Shares in Afterpay (ASX: APT) and Zip Co (ASX: Z1P) are down nearly 10 per cent each this morning after a report emerged overnight that tech behemoth Apple is moving into the buy-now pay-later (BNPL) space.
According to a Bloomberg report, Apple is teaming up with US bank Goldman Sachs to build the BNPL product which will allow users to pay off transactions over extended periods of time.
Known internally as Apple Pay Later, the service will use the banking giant as the lender for the loans needed for the instalment payments.
The partnership builds on Apple's existing relationship with the bank - Goldman Sachs has been powering the tech company's credit card product since 2019. However, according to Bloomberg, the in-development BNPL product will not require an Apple Card.
In response to the news, shares in Afterpay have fallen 9.15 per cent to $107.53 per share at the time of writing, and Z1P has also collapsed by 8.84 per cent.
Apple's rumoured move comes in the midst of a flurry of activity in the BNPL sector, with international expansion the current name of the game for Australian players.

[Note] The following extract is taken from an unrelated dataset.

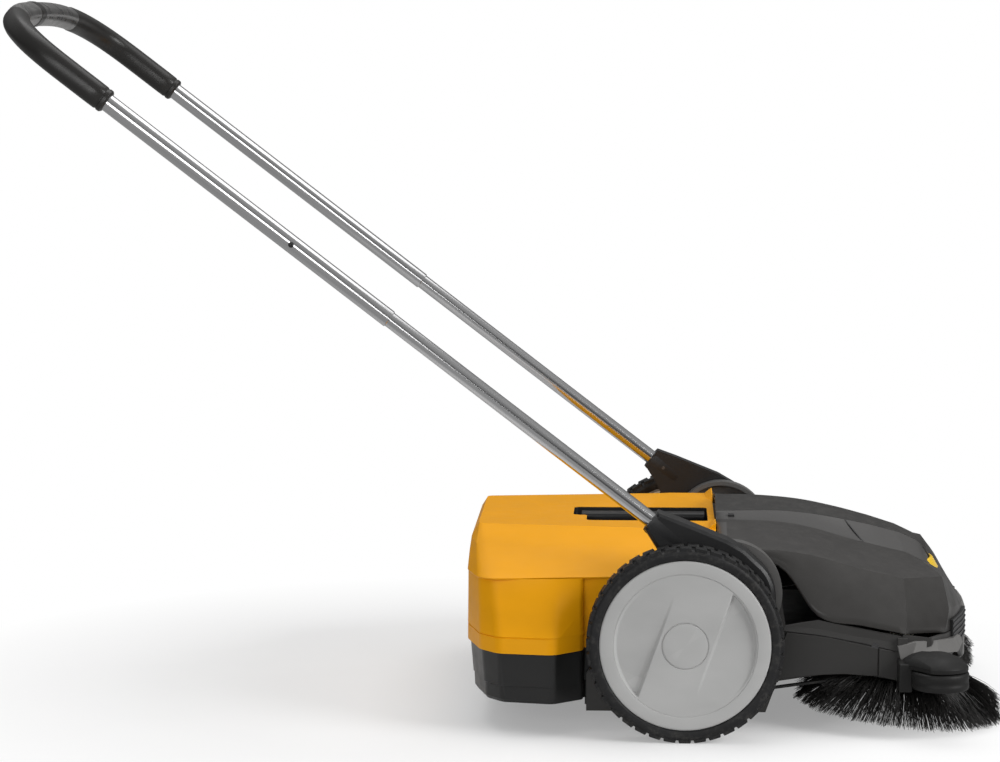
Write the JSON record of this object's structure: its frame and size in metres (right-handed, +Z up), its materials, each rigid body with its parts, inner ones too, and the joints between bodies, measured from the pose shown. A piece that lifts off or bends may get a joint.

Afterpay is currently the clear Australian leader in the space, having well-and-truly broken into the US market, most recently rising on deals with retail giants Sephora, Nike and more.
The company is also exploring a potential listing in the US where e-commerce sales tripled in the first three months of 2021.
Meanwhile, Larry Diamond-helmed Zip Co is making its own push overseas via acquisitions, giving it a foothold in the European and Middle East markets.